## TASK DIRECTIONS
Reproduce exactly the lines from the one containing "for node in" through the one containing "if obj.type not", both included, and nothing else.

## DATA PROVIDED
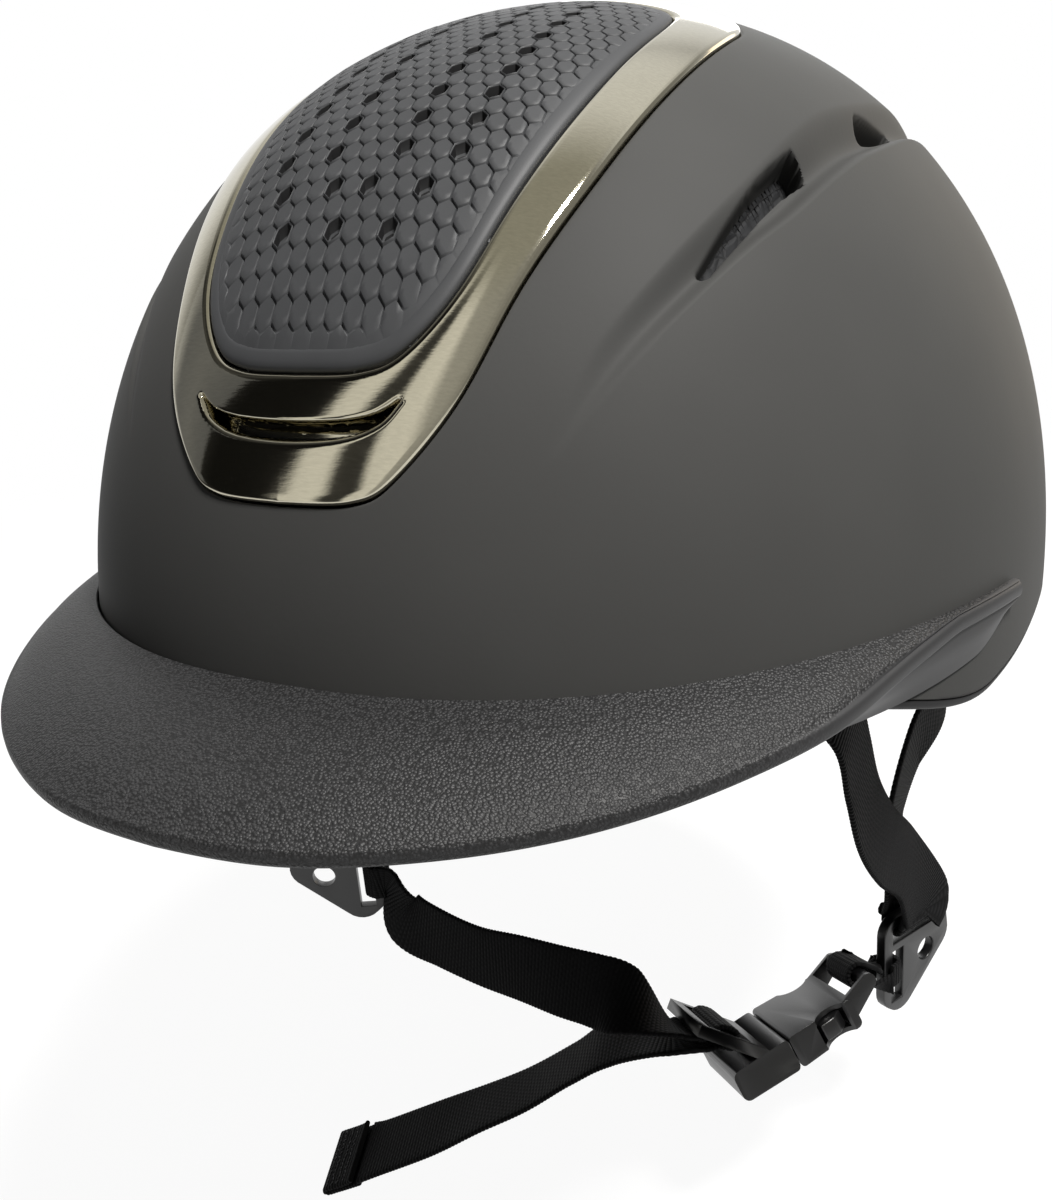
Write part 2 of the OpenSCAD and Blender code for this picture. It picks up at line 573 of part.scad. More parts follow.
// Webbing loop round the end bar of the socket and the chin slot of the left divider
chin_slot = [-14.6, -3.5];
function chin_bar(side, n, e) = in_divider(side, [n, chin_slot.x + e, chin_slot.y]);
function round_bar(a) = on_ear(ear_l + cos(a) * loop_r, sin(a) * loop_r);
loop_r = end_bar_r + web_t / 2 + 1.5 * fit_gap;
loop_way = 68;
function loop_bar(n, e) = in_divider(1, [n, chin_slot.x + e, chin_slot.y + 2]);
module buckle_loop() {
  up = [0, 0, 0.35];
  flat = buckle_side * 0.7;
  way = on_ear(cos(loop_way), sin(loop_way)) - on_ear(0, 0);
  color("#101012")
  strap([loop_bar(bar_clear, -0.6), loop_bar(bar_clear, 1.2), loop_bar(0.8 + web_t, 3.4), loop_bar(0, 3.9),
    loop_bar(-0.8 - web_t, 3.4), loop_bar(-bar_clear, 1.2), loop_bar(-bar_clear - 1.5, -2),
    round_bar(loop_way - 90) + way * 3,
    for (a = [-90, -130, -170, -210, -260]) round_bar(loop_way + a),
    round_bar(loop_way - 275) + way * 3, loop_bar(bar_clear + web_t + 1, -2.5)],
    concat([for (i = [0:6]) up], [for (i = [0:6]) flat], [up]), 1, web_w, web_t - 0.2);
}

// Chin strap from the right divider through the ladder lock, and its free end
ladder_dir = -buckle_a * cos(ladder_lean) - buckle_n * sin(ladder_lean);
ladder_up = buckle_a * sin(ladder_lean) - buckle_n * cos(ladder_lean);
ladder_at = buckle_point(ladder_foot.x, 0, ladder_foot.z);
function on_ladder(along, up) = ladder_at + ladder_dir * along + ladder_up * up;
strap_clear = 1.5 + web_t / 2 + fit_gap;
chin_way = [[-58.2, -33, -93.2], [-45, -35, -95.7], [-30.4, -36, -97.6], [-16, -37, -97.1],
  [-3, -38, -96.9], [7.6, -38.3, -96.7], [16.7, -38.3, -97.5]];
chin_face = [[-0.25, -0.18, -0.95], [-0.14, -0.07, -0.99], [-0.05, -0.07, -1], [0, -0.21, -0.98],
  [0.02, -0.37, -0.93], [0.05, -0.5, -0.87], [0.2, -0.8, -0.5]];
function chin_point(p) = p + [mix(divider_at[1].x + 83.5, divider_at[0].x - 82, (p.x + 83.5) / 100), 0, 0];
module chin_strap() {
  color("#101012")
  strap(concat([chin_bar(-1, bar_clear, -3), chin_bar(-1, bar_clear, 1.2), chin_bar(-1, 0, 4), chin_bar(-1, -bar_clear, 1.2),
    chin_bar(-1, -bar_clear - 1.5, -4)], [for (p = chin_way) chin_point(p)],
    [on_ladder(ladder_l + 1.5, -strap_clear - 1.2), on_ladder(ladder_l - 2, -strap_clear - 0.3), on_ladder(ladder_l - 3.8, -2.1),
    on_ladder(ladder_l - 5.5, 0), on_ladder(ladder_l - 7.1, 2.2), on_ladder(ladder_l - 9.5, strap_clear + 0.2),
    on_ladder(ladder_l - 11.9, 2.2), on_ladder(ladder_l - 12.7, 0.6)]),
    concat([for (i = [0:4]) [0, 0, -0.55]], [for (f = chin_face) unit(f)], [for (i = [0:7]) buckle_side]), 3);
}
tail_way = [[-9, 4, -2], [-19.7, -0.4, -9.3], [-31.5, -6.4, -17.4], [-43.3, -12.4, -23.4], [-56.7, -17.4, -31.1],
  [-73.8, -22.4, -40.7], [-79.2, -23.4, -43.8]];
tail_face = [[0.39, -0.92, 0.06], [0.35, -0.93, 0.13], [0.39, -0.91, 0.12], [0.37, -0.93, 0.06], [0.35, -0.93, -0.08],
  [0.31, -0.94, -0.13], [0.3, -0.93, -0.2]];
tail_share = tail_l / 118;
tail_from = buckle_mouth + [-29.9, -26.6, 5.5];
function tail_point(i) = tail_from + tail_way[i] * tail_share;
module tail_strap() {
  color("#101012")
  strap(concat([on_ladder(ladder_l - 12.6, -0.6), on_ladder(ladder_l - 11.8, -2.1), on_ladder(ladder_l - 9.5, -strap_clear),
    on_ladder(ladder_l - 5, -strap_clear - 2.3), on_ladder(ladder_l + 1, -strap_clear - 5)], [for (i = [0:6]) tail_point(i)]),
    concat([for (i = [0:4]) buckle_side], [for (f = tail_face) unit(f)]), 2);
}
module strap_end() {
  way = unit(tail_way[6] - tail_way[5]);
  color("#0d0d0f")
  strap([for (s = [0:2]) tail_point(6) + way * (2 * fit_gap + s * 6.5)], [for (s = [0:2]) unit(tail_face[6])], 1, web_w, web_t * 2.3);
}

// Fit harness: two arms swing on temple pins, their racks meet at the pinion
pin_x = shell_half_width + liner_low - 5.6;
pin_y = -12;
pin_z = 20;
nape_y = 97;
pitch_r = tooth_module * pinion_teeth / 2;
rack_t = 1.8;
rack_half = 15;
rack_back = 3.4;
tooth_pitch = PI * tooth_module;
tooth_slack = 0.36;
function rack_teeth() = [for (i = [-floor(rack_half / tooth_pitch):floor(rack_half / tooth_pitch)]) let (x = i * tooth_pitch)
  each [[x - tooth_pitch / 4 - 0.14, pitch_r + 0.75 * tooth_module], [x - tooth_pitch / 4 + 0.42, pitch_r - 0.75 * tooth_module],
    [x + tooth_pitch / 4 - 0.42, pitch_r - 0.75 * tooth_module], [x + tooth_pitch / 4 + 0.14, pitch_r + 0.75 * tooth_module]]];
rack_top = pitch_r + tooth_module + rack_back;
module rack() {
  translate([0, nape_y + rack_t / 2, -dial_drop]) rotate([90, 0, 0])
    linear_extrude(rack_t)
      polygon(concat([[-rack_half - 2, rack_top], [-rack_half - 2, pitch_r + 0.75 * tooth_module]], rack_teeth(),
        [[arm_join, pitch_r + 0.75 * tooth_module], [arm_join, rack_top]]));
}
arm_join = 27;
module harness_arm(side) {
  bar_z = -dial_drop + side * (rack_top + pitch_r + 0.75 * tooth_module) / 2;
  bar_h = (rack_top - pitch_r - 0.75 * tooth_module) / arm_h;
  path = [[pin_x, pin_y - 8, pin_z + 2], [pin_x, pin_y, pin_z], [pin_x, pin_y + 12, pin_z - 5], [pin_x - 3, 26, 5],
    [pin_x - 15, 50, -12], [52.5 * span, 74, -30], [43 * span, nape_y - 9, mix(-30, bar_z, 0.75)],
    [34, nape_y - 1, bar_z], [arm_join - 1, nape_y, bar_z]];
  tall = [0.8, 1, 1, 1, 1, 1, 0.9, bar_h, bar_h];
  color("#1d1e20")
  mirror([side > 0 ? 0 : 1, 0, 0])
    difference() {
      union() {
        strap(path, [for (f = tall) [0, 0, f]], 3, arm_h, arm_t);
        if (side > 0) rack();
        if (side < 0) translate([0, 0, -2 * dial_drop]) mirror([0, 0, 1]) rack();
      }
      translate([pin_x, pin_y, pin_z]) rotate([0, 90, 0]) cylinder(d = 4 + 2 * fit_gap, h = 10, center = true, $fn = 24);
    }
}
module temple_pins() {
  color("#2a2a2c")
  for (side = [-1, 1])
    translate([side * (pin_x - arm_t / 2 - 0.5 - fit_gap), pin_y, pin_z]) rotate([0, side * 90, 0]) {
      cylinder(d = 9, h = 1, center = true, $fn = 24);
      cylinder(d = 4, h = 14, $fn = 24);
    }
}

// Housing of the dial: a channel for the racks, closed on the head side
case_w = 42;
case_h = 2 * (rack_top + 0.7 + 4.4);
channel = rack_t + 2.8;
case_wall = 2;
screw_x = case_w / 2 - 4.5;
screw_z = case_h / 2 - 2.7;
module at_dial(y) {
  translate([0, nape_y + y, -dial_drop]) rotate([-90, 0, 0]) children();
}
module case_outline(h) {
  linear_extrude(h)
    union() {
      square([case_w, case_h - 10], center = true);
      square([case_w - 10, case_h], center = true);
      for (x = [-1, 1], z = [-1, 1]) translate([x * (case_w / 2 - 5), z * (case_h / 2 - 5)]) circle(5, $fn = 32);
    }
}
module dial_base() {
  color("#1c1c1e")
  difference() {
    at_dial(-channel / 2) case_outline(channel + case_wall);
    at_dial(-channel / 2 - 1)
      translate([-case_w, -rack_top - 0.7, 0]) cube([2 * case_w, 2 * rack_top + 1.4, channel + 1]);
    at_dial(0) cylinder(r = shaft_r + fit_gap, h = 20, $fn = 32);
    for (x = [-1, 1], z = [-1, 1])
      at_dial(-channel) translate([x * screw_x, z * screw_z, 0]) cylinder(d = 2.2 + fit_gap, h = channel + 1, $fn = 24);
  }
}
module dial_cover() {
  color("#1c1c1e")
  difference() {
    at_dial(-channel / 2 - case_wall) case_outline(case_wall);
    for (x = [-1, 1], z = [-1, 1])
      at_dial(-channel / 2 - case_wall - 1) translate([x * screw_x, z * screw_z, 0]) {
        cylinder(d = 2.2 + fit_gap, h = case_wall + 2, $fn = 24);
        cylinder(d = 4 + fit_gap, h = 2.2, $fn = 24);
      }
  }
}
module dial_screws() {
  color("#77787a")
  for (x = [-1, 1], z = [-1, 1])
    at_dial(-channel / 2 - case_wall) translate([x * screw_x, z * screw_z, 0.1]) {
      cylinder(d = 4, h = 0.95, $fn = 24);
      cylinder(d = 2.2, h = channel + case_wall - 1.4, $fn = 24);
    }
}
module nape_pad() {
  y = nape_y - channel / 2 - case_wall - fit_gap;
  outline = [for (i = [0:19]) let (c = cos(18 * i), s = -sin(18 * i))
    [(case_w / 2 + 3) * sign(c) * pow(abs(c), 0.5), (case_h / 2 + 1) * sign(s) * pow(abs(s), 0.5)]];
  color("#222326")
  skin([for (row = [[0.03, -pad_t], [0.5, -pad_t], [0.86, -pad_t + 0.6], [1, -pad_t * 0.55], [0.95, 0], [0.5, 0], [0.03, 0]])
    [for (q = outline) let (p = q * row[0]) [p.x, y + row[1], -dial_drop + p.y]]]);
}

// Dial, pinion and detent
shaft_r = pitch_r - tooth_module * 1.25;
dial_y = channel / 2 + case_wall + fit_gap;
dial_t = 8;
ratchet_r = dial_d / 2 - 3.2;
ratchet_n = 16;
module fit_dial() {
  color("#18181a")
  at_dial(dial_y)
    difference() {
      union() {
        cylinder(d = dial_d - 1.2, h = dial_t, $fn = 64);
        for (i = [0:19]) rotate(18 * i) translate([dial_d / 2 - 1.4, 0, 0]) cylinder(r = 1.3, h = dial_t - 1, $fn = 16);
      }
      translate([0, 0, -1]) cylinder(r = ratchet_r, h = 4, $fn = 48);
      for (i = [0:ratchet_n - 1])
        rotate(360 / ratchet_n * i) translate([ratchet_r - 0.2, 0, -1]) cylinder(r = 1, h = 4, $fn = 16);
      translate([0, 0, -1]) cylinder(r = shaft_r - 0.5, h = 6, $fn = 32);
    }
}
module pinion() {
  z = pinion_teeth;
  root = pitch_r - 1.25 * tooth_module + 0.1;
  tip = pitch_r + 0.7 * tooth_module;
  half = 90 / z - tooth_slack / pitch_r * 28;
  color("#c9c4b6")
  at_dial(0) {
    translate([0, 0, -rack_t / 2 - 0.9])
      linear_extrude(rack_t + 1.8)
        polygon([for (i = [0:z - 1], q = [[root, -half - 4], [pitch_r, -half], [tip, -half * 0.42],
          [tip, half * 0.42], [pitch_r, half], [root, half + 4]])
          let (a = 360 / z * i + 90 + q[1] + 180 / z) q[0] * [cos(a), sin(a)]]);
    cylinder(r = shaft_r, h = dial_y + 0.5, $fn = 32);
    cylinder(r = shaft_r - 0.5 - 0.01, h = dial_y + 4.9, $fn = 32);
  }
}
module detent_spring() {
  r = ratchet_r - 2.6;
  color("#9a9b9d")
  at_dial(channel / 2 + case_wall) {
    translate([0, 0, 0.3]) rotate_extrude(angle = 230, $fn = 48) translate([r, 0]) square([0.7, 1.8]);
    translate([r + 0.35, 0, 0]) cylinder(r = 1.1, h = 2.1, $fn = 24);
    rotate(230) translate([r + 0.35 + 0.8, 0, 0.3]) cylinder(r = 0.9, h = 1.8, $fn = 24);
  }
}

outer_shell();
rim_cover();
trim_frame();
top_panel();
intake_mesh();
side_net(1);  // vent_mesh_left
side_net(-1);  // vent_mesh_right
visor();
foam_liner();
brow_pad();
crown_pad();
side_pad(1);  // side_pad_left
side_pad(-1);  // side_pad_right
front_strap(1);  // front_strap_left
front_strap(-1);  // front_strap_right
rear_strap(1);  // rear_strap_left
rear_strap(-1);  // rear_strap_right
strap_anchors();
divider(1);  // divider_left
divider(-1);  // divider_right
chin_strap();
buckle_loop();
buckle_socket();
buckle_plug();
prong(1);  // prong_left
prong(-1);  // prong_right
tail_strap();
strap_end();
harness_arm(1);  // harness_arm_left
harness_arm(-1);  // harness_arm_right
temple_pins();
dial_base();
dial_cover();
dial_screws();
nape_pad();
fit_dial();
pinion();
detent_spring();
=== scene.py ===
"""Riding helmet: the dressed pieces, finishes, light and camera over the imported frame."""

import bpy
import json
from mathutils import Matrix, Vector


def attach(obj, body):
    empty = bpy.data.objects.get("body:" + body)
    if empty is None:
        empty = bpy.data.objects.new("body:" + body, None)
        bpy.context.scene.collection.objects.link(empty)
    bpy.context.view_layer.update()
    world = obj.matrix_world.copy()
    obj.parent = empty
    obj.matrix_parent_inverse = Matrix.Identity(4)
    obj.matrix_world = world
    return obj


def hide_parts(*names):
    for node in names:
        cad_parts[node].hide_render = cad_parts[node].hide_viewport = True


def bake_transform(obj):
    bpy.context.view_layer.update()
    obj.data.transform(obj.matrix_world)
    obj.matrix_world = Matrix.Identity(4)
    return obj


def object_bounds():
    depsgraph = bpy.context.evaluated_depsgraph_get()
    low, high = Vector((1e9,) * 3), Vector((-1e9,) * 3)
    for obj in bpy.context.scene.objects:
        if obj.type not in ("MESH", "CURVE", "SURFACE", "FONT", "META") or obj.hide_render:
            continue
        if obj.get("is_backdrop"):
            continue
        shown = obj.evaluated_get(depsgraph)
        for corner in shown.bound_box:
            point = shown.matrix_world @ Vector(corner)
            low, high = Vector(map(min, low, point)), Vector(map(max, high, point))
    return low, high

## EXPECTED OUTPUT
    for node in names:
        cad_parts[node].hide_render = cad_parts[node].hide_viewport = True


def bake_transform(obj):
    bpy.context.view_layer.update()
    obj.data.transform(obj.matrix_world)
    obj.matrix_world = Matrix.Identity(4)
    return obj


def object_bounds():
    depsgraph = bpy.context.evaluated_depsgraph_get()
    low, high = Vector((1e9,) * 3), Vector((-1e9,) * 3)
    for obj in bpy.context.scene.objects:
        if obj.type not in ("MESH", "CURVE", "SURFACE", "FONT", "META") or obj.hide_render:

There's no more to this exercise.